◆ **EXERCISE GOAL**
Quote the material below exactly as written, from the first line to the line that holds "# pan's base.", endpoints included.

◆ **DATA SEGMENT**
╔══

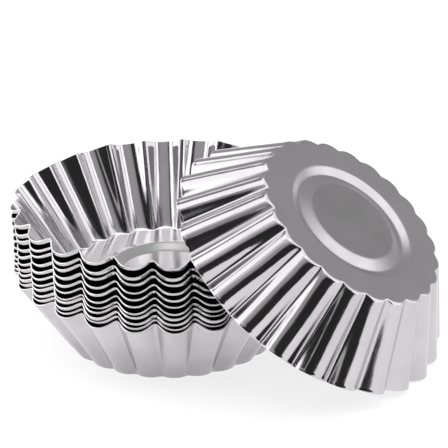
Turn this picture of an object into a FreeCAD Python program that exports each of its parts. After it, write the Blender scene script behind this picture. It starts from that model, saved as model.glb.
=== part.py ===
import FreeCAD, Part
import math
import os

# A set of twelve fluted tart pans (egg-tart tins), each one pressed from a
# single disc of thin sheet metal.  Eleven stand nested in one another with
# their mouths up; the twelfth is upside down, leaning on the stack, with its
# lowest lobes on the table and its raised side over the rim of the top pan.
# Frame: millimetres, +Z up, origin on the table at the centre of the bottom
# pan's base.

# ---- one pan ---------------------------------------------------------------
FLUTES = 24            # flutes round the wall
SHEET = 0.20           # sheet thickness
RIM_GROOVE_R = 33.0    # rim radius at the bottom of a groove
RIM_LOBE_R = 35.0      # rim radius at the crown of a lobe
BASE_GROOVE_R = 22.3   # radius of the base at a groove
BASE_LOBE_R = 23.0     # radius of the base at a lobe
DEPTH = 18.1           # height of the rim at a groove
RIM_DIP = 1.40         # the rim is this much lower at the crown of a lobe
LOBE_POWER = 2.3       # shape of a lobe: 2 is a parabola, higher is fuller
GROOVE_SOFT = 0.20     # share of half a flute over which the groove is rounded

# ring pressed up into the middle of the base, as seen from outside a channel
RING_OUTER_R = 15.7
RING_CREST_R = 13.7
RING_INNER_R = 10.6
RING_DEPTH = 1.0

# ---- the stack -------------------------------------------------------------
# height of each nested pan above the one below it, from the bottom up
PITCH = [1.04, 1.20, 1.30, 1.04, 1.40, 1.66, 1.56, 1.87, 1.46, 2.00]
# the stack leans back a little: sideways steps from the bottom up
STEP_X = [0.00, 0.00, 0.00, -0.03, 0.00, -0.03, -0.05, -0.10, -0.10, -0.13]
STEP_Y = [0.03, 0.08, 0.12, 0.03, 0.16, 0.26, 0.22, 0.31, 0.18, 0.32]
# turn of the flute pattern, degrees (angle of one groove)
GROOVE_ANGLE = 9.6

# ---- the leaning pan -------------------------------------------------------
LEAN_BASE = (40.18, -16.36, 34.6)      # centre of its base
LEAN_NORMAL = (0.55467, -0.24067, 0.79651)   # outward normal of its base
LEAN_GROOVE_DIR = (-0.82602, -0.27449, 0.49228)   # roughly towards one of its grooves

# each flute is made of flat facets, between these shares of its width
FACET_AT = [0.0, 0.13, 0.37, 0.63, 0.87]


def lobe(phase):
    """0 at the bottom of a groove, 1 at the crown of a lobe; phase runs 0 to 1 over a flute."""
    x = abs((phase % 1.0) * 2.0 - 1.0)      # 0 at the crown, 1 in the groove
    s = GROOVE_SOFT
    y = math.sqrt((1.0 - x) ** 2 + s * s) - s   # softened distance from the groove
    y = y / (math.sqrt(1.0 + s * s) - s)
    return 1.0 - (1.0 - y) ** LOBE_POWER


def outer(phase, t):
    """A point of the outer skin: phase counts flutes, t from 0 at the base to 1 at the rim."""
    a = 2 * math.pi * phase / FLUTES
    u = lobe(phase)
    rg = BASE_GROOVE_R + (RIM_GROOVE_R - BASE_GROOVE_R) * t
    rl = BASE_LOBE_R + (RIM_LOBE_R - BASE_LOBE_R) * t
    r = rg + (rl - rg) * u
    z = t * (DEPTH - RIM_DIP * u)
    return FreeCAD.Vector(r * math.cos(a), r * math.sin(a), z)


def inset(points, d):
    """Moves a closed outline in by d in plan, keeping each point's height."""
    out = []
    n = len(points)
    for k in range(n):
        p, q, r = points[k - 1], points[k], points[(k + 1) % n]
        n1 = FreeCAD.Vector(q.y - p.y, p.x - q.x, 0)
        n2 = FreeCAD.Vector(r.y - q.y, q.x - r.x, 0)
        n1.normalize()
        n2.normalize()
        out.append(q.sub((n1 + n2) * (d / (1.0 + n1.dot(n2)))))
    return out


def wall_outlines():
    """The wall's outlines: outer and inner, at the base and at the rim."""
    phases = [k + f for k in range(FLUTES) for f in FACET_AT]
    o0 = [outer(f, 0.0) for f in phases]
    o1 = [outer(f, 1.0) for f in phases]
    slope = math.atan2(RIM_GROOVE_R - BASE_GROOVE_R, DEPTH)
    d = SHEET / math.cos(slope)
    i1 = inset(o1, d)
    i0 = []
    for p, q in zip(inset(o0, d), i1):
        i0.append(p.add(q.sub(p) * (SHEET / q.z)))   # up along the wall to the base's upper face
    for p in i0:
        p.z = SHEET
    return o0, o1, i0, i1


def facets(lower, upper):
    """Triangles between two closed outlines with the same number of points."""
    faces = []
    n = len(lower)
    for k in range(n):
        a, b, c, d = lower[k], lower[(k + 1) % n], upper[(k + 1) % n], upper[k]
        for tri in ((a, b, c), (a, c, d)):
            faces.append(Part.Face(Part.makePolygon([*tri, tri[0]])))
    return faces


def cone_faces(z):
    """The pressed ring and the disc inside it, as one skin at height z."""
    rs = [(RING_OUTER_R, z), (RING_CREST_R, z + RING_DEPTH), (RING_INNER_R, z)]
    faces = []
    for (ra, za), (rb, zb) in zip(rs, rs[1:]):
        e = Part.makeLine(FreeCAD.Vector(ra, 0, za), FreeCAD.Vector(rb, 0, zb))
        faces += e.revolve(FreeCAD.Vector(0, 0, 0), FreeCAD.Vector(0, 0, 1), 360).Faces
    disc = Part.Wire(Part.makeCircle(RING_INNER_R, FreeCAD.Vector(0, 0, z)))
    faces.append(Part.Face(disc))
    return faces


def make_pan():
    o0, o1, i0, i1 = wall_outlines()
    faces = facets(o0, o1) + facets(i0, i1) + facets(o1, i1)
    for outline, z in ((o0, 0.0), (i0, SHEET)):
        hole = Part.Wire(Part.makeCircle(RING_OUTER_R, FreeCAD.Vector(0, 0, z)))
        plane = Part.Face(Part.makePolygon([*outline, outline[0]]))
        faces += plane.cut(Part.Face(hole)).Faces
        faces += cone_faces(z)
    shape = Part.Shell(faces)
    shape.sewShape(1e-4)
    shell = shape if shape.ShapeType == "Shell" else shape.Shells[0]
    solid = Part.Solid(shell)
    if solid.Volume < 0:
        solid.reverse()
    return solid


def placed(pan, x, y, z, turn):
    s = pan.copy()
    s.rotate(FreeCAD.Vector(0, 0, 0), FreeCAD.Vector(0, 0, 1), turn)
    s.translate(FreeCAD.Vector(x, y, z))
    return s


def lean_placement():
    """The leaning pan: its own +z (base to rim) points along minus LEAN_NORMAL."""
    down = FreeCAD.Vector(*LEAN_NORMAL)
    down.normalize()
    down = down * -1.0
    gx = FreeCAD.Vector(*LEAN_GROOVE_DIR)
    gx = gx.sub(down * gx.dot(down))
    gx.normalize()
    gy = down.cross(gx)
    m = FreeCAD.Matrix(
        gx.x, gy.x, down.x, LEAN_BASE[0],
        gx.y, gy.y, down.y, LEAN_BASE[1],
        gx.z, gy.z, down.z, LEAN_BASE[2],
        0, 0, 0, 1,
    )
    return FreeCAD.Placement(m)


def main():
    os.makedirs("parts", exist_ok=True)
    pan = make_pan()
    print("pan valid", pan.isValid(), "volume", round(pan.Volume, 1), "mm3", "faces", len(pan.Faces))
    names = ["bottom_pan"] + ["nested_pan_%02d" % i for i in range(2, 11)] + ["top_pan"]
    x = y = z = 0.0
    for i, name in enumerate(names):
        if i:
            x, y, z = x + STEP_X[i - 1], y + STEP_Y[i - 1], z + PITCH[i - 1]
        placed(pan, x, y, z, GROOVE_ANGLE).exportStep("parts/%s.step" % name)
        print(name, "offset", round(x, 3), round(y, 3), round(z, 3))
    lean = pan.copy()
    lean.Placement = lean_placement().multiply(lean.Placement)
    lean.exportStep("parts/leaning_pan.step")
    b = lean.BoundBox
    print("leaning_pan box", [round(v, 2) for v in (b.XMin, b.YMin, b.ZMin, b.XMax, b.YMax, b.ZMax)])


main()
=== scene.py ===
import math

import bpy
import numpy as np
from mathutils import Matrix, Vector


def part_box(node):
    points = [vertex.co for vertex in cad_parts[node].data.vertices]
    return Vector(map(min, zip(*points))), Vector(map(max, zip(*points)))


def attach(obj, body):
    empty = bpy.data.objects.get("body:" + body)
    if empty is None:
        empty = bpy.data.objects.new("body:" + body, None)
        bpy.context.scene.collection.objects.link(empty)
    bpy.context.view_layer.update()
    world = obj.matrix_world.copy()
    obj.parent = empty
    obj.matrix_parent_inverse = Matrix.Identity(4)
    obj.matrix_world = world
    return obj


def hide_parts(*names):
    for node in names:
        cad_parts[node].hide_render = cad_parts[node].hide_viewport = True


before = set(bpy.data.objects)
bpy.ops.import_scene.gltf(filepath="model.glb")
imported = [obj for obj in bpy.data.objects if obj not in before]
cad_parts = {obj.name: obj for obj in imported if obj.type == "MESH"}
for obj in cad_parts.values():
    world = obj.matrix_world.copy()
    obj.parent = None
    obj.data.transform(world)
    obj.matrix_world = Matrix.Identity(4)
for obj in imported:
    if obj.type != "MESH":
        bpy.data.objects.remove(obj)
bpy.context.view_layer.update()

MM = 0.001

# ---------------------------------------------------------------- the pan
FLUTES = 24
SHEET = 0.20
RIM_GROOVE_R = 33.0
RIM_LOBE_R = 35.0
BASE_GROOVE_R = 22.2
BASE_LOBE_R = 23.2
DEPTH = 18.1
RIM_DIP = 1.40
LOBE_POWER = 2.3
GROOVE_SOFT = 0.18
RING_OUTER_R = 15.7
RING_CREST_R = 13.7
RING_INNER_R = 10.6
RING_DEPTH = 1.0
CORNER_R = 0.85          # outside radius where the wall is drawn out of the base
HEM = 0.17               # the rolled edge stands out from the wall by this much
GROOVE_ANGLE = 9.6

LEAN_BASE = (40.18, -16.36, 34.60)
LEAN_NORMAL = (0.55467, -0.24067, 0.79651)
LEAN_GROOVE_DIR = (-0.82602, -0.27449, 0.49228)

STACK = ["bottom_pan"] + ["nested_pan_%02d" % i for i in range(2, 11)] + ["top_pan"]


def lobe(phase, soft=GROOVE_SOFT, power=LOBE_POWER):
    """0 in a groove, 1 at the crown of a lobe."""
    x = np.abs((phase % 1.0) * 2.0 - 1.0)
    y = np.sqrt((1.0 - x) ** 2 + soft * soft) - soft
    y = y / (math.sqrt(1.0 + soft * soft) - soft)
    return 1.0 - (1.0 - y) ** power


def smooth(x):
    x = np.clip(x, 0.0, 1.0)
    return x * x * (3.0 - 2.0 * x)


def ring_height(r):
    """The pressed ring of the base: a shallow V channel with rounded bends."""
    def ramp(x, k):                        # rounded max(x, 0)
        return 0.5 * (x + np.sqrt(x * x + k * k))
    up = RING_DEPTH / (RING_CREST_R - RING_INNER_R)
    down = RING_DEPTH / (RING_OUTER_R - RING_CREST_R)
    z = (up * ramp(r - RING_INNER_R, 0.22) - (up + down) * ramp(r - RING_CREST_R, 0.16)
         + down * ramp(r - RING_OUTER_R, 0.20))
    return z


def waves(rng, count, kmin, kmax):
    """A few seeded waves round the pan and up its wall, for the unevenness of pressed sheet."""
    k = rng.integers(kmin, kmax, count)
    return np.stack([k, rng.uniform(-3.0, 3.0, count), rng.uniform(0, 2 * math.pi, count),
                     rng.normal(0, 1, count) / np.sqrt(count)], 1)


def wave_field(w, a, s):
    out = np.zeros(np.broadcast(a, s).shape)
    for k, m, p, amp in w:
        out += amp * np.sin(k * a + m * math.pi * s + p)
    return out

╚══

◆ **SOLUTION**
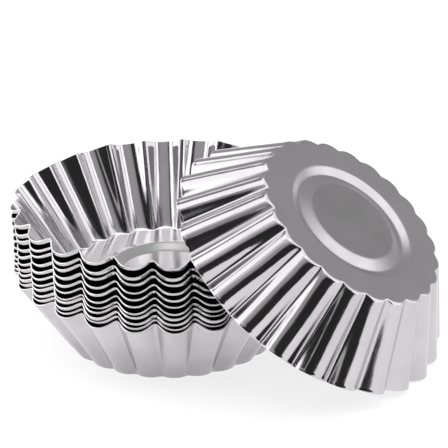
Turn this picture of an object into a FreeCAD Python program that exports each of its parts. After it, write the Blender scene script behind this picture. It starts from that model, saved as model.glb.
=== part.py ===
import FreeCAD, Part
import math
import os

# A set of twelve fluted tart pans (egg-tart tins), each one pressed from a
# single disc of thin sheet metal.  Eleven stand nested in one another with
# their mouths up; the twelfth is upside down, leaning on the stack, with its
# lowest lobes on the table and its raised side over the rim of the top pan.
# Frame: millimetres, +Z up, origin on the table at the centre of the bottom
# pan's base.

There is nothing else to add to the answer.